> _WHAT IS NEEDED_
Copy every line of the records below where the word "from" occurs.

== LISTED RECORDS ==

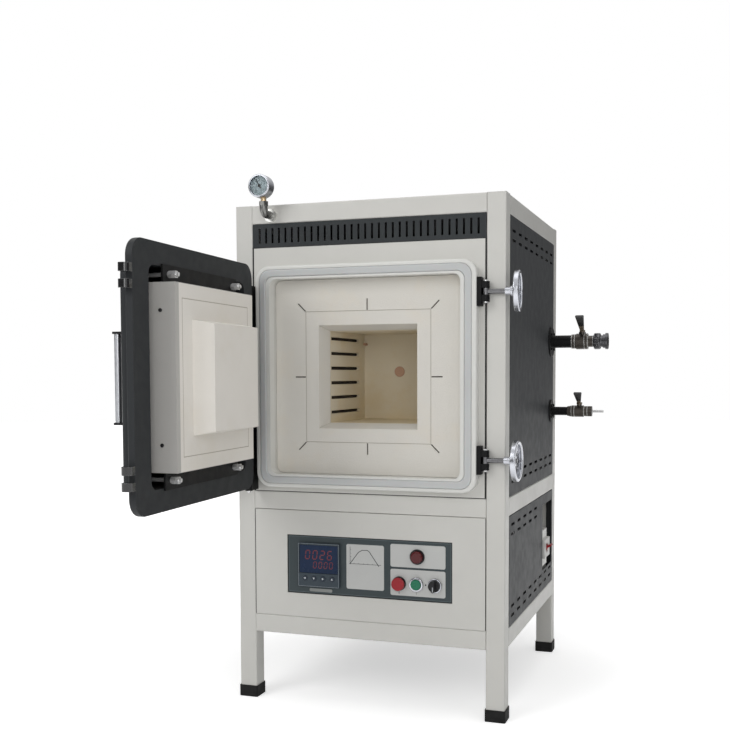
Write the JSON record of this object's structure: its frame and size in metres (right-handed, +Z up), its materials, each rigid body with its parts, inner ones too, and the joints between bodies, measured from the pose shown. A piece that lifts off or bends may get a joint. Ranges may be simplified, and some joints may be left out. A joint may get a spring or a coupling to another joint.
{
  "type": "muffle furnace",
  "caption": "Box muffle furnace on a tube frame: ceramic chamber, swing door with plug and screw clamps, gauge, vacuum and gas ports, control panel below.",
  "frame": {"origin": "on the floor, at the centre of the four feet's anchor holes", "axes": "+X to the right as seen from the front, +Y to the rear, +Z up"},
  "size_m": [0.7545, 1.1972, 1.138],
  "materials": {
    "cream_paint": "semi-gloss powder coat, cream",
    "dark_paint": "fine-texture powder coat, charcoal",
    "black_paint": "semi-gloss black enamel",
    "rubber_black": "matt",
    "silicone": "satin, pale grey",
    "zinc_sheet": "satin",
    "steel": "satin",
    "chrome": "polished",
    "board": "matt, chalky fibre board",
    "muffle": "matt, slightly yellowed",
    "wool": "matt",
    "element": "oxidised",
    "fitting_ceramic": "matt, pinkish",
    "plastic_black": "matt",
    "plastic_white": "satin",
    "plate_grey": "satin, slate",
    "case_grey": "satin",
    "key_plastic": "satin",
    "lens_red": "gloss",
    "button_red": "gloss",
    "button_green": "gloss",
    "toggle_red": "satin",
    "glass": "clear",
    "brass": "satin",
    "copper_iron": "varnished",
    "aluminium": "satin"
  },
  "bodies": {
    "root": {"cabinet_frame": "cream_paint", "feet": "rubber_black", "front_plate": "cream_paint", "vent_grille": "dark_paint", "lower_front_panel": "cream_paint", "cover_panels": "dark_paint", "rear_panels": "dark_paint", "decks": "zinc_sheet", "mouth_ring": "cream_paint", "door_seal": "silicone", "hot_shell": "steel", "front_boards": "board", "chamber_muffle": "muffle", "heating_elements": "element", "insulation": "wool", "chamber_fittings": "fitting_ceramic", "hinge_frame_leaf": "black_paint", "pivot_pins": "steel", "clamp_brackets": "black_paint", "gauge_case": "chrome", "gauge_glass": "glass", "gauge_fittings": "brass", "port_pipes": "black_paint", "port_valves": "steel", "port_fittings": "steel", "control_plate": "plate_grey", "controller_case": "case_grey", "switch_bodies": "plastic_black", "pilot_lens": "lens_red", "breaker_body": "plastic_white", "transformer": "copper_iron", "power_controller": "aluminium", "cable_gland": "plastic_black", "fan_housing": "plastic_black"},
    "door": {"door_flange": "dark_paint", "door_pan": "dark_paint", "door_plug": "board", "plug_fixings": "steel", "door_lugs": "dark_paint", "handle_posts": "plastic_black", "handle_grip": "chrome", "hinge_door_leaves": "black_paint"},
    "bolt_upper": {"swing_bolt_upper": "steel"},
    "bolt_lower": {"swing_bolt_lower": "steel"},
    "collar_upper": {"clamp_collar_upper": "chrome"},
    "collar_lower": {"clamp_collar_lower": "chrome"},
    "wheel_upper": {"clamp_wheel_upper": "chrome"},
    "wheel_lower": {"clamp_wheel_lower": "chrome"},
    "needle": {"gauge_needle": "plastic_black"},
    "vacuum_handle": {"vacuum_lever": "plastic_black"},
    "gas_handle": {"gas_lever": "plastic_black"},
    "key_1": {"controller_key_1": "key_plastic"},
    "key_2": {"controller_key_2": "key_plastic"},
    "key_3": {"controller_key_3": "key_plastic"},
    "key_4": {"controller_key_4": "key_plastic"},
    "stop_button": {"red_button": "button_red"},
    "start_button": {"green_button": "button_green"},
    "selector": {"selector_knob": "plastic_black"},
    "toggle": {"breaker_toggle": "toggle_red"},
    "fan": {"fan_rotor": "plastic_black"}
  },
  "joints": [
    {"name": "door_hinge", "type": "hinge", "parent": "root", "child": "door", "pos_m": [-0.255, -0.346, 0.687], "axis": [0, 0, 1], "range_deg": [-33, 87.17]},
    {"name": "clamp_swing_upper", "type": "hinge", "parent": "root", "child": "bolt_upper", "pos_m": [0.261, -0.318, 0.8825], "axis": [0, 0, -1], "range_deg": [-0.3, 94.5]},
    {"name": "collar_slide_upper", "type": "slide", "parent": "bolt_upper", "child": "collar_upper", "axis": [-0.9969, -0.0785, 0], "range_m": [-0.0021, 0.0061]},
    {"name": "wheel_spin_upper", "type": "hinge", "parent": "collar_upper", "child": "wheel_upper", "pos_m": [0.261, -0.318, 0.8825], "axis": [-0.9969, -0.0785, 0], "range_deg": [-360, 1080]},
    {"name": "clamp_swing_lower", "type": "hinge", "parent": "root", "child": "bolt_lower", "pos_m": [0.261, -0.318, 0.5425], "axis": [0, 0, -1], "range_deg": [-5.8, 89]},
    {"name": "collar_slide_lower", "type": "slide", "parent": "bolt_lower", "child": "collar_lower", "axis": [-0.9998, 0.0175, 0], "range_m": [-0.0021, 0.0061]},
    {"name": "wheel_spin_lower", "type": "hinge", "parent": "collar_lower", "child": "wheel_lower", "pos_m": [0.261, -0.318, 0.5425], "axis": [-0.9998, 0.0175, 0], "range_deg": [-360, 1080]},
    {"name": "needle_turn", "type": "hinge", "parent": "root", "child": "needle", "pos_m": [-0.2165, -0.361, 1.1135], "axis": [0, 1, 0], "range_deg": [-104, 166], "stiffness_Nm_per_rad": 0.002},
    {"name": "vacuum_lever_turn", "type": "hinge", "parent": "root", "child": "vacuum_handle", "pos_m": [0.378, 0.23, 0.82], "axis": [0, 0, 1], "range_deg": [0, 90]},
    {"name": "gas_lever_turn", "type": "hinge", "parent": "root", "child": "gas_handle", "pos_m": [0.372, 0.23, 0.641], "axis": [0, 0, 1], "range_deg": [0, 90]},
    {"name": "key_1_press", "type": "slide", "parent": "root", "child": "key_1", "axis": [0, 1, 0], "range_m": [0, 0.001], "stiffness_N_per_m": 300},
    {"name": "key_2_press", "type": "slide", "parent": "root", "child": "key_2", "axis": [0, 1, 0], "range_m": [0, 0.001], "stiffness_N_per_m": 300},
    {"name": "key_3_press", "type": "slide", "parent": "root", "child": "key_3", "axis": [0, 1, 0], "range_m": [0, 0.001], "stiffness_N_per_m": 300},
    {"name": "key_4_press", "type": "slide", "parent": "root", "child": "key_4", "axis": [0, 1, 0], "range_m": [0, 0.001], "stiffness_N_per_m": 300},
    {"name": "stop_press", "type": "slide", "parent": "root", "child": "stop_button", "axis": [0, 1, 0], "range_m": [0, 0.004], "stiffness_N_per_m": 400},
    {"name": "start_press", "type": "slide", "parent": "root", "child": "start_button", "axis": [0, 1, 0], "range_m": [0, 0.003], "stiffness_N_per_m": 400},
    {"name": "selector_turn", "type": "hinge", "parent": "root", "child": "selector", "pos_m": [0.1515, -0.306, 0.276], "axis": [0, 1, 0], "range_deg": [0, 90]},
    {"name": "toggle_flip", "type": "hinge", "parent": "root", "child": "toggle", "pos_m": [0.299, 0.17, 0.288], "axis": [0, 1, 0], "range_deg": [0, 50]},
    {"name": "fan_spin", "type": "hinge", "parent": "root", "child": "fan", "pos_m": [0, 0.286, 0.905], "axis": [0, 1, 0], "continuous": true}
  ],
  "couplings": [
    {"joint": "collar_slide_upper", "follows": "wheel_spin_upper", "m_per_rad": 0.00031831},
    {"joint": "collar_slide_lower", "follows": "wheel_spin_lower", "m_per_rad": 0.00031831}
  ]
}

===
== LISTED RECORDS ==

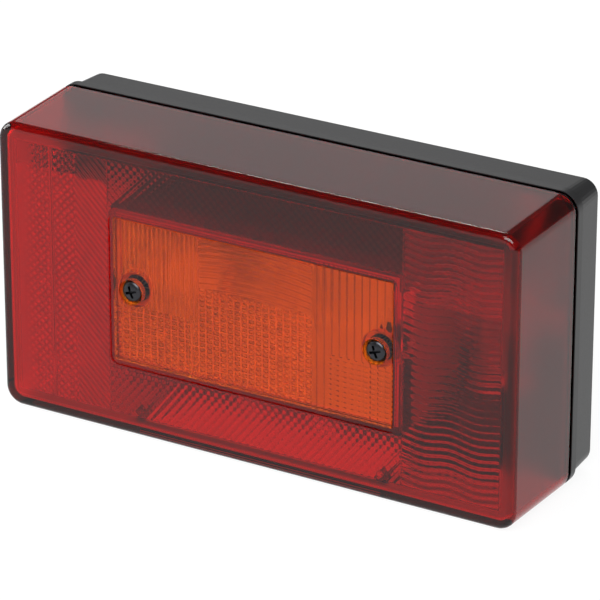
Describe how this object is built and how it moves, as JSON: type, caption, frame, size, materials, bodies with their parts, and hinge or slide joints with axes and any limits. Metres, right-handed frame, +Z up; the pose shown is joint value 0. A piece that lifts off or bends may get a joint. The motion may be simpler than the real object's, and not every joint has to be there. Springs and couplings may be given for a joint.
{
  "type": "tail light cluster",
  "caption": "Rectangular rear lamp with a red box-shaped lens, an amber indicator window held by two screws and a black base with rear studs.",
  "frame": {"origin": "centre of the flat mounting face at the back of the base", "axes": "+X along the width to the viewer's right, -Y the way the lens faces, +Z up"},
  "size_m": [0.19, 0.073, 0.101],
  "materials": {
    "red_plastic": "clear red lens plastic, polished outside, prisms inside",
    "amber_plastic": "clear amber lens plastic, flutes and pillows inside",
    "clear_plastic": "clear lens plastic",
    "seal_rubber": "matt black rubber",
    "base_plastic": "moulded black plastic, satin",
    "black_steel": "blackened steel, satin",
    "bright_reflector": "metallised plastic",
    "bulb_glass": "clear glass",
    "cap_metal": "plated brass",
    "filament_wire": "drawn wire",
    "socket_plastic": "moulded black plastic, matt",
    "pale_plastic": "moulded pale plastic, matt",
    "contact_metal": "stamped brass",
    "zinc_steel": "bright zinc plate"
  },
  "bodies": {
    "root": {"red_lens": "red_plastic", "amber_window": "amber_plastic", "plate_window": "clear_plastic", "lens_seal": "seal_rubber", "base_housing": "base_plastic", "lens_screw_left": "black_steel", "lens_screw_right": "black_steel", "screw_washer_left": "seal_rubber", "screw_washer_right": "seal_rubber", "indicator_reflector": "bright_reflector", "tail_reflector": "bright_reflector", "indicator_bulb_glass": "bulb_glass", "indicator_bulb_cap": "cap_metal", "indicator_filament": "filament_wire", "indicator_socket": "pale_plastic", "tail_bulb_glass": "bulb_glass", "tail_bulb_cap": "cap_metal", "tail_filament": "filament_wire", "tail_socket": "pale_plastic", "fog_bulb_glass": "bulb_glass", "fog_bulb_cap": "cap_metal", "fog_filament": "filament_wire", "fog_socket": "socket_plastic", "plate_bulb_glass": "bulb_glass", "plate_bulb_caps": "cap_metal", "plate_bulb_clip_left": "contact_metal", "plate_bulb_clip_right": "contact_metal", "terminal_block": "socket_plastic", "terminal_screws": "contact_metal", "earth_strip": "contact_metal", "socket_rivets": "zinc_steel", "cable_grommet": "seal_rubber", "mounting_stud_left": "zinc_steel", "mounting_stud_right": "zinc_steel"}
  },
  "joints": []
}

===

> _THE REPLY_
Write the JSON record of this object's structure: its frame and size in metres (right-handed, +Z up), its materials, each rigid body with its parts, inner ones too, and the joints between bodies, measured from the pose shown. A piece that lifts off or bends may get a joint. Ranges may be simplified, and some joints may be left out. A joint may get a spring or a coupling to another joint.
  "frame": {"origin": "on the floor, at the centre of the four feet's anchor holes", "axes": "+X to the right as seen from the front, +Y to the rear, +Z up"},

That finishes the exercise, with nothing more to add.